Extract from the entries below, exactly as given, only the lines from the line containing "makeCornerPatches();" to the line containing "obj.matrix_parent_inverse = Matrix.Identity(4)", both lines included.

(Entries with model source code)

* * * * *

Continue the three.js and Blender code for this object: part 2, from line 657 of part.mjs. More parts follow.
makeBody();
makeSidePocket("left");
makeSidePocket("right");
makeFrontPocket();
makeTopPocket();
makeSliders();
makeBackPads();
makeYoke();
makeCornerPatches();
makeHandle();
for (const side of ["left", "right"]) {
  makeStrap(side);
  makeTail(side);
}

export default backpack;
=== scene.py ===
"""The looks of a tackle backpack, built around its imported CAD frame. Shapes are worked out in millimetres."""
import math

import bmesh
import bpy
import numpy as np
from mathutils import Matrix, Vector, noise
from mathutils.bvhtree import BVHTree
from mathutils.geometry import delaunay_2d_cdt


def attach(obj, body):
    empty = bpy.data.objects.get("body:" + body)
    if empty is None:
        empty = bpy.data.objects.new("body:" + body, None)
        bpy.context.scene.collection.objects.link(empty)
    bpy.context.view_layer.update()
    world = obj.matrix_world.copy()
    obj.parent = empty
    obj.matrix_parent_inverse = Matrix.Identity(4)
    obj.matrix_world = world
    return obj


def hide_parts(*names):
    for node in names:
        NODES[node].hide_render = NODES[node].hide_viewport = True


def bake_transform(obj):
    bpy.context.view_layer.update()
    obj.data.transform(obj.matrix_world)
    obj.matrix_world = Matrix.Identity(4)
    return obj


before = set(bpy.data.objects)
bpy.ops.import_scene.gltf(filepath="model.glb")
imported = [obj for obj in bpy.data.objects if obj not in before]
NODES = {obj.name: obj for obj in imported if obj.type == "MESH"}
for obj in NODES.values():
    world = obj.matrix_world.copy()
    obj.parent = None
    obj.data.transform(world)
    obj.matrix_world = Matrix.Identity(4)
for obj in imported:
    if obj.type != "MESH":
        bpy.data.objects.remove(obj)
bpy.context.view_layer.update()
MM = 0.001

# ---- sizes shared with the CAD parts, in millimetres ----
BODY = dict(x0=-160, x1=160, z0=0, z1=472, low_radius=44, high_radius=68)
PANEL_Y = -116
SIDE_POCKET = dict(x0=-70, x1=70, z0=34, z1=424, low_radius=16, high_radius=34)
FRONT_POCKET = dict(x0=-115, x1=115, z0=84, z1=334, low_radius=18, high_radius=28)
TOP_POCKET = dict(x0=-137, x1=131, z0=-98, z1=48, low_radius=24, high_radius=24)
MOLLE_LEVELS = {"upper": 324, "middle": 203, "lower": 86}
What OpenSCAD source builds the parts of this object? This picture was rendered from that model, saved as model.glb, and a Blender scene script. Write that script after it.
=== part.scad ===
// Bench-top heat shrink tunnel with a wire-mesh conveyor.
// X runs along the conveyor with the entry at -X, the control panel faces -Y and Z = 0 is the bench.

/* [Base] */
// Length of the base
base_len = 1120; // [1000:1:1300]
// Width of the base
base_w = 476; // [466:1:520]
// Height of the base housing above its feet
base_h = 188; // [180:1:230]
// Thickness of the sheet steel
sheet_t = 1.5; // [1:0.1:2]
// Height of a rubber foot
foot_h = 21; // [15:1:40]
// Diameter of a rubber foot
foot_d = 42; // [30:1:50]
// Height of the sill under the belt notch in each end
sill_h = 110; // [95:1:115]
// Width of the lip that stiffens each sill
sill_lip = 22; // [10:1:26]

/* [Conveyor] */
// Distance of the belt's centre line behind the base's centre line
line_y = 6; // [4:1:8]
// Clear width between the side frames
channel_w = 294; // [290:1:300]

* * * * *

ANSWER =
makeCornerPatches();
makeHandle();
for (const side of ["left", "right"]) {
  makeStrap(side);
  makeTail(side);
}

export default backpack;
=== scene.py ===
"""The looks of a tackle backpack, built around its imported CAD frame. Shapes are worked out in millimetres."""
import math

import bmesh
import bpy
import numpy as np
from mathutils import Matrix, Vector, noise
from mathutils.bvhtree import BVHTree
from mathutils.geometry import delaunay_2d_cdt


def attach(obj, body):
    empty = bpy.data.objects.get("body:" + body)
    if empty is None:
        empty = bpy.data.objects.new("body:" + body, None)
        bpy.context.scene.collection.objects.link(empty)
    bpy.context.view_layer.update()
    world = obj.matrix_world.copy()
    obj.parent = empty
    obj.matrix_parent_inverse = Matrix.Identity(4)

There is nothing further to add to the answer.